Nesse momento, o governo Brasileiro participa da COP29 em Baku e do G20 no Rio de Janeiro e quer assumir um protagonismo mundial em assuntos do meio ambiente. Entretanto, as instituições do Estado brasileiro estão submetidas aos interesses das mineradoras. Os atingidos pela barragem do Fundão, as pessoas que viveram o maior desastre da história da mineração desse tipo no mundo, e que continuarão por anos conviver com as consequências, pediram para serem ouvidos no processo. As empresas, a Justiça e Lula negaram. E nada se fala de reestatização… Essa é a democracia de Lula e Barroso?

E qual seria o conselho de Lula para os empresários das outras 45 barragens que estão sob risco nesse momento em 17 municípios de MG? Três dessas barragens estão sob o nível de alerta mais crítico, denuncia a Agência Nacional de Águas e Saneamento Básico (ANA), nos municípios de Itatiaiuçu, Barão de Cocais e Ouro Preto, totalizando mais de 100 mil pessoas.
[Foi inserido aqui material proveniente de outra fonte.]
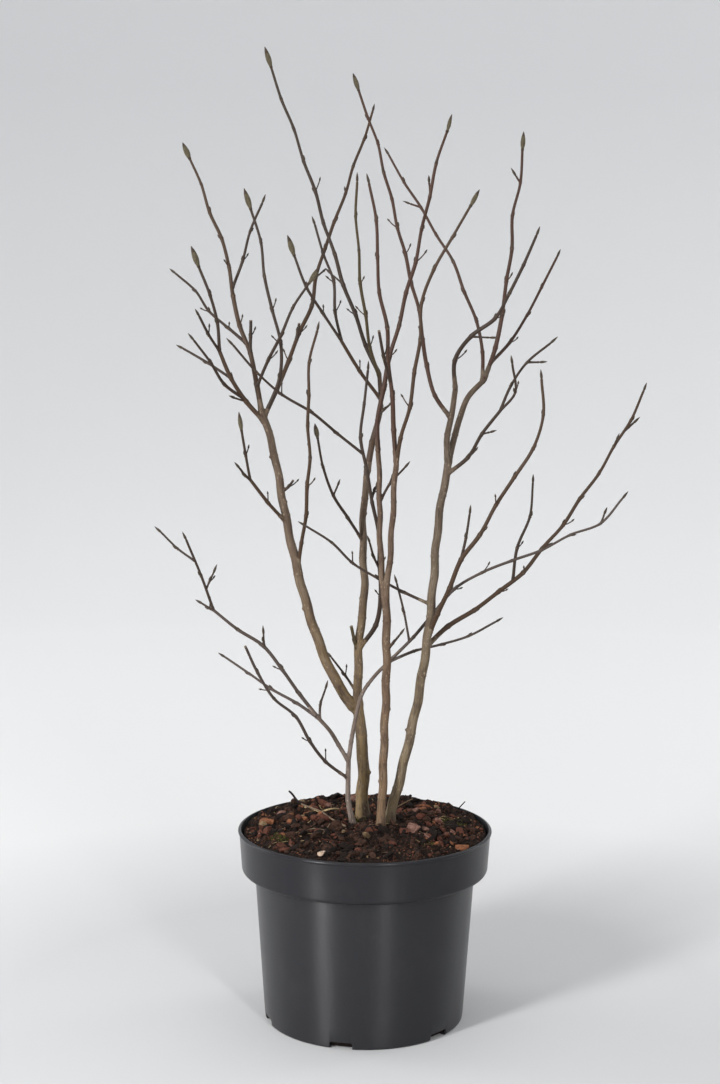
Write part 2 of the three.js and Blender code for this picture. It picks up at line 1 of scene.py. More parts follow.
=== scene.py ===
# %% [markdown]
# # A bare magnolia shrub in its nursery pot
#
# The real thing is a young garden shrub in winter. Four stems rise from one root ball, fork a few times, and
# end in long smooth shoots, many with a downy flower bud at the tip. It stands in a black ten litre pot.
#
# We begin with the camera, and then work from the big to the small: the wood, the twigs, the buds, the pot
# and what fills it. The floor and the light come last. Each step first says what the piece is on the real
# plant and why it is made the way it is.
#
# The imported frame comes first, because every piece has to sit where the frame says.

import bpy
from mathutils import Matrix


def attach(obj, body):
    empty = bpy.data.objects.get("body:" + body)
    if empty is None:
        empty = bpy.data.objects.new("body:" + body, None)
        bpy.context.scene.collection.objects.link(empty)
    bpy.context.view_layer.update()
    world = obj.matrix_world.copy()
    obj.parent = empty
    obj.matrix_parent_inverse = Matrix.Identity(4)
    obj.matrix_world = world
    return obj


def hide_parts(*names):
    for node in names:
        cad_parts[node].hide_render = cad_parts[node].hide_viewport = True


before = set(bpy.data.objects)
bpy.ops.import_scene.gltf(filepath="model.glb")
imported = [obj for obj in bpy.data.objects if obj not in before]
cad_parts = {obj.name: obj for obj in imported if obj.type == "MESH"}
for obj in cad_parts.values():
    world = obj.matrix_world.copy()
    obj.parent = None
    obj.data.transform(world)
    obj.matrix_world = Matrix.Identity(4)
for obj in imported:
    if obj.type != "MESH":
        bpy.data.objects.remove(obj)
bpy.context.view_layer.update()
print("nodes in the frame:", len(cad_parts))

# %% Bring in the tools
import math
import random

import bmesh
import bpy
import numpy as np
from mathutils import Matrix, Vector, noise

MM = 0.001  # the plant's sizes are thought of in millimetres, Blender's are metres

# %% [markdown]
# ## The camera
#
# The picture was taken from about two metres away, at three quarters of the plant's height, with a camera
# tipped slightly down. A plain lens and three small angles are enough. The camera is turned by hand-made axes
# instead of by tracking a point, because then its roll is a number that we can read.

# %% Place the camera
EYE = Vector((0.038, -2.040, 0.784))
LENS = 62.4          # millimetres, on a sensor whose long side is 36 mm
TIPPED_DOWN = 6.96   # degrees
TURNED_LEFT = 1.27
ROLLED = 0.32


def camera_axes(down, left, roll):
    """Right, up and backwards of a camera that first looks along +Y."""
    turn = Matrix.Rotation(math.radians(left), 3, "Z")
    tip = Matrix.Rotation(math.radians(90 - down), 3, "X")
    spin = Matrix.Rotation(math.radians(roll), 3, "Z")
    return turn @ tip @ spin


lens = bpy.data.cameras.new("camera")
lens.lens = LENS
lens.sensor_width = 36
camera = bpy.data.objects.new("camera", lens)
camera.matrix_world = Matrix.Translation(EYE) @ camera_axes(TIPPED_DOWN, TURNED_LEFT, ROLLED).to_4x4()
bpy.context.scene.collection.objects.link(camera)
bpy.context.scene.camera = camera
print("camera height above the floor, m:", round(EYE.z, 3))

# %% [markdown]
# ## Helpers for finishes
#
# Each finish is a small tree of nodes: some pattern goes into the colour, the roughness and the bump of one
# surface shader. The same few moves return every time, so they get short names here. Patterns are read
# either in the object's own space, or along the grain of the wood, which is stored on the mesh as `grain`.

# %% A finish and its nodes
def new_finish(name, color, roughness, specular=0.5):
    """A material with its surface shader set, ready for patterns."""
    finish = bpy.data.materials.new(name)
    finish.use_nodes = True
    shader = finish.node_tree.nodes["Principled BSDF"]
    shader.inputs["Base Color"].default_value = (*color, 1)
    shader.inputs["Roughness"].default_value = roughness
    shader.inputs["Specular IOR Level"].default_value = specular
    return finish


def add_node(finish, kind, **values):
    """A node with its sockets set by name."""
    node = finish.node_tree.nodes.new(kind)
    for name, value in values.items():
        node.inputs[name.replace("_", " ")].default_value = value
    return node


def link(finish, source, target):
    finish.node_tree.links.new(source, target)


def shader_of(finish):
    return finish.node_tree.nodes["Principled BSDF"]


# %% Places to read a pattern in
def own_space(finish, stretch=(1, 1, 1)):
    """The object's own space, stretched along its axes."""
    place = add_node(finish, "ShaderNodeTexCoord")
    mapping = add_node(finish, "ShaderNodeMapping", Scale=stretch)
    link(finish, place.outputs["Object"], mapping.inputs["Vector"])
    return mapping.outputs["Vector"]


def grain_space(finish, stretch=(1, 1, 1)):
    """The wood's own space: x and y go round the limb, z goes along it."""
    place = finish.node_tree.nodes.new("ShaderNodeAttribute")
    place.attribute_name = "grain"
    mapping = add_node(finish, "ShaderNodeMapping", Scale=stretch)
    link(finish, place.outputs["Vector"], mapping.inputs["Vector"])
    return mapping.outputs["Vector"]


# %% Patterns
def cloud(finish, space, scale, detail=3.0, roughness=0.55):
    """Soft noise from 0 to 1."""
    pattern = add_node(finish, "ShaderNodeTexNoise", Scale=scale, Detail=detail, Roughness=roughness)
    link(finish, space, pattern.inputs["Vector"])
    return pattern.outputs["Fac"]


def between(finish, value, low, high, new_low=0.0, new_high=1.0):
    """Stretches the part of a value from low to high over a new range."""
    stretch = add_node(finish, "ShaderNodeMapRange")
    stretch.inputs["From Min"].default_value = low
    stretch.inputs["From Max"].default_value = high
    stretch.inputs["To Min"].default_value = new_low
    stretch.inputs["To Max"].default_value = new_high
    link(finish, value, stretch.inputs["Value"])
    return stretch.outputs["Result"]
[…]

O que um governo democrático deveria fazer? Intervir nas empresas que ameaçam a população? Ou garantir a continuidade de seus estabelecimentos precários, e impunidade em caso de crime, para os magnatas da mineração?

Em agosto, a Samarco (Vale, BHP) foram condenadas por “narrativa fantasiosa” em campanha publicitária, a condenação também atingiu a Fundação Renova, entidade responsável por gerir a reparação aos impactados do rompimento da barragem. Um tribunal em Londres começou a julgar a responsabilidade da BHP no crime. O processo é a maior ação ambiental coletiva da história da justiça britânica. Ele é movido por 620 mil vítimas com um pedido de 230 bilhões em indenizações. A Vale e a BHP estão envolvidas em processos em 4 países: Brasil, Reino Unido, Austrália e Holanda.

Nós seguimos acreditando na luta. Não baixaremos a bandeira pela reestatização de empresas como a Vale do Rio Doce, sob controle dos trabalhadores, junto com o monopólio estatal da mineração. E pelo atendimento das reivindicações dos atingidos pela Samarco. Acreditamos que a promiscuidade entre Estado e mineradoras não vai encontrar solução de outra maneira que não seja na exploração planejada dos recursos naturais com participação democrática da sociedade.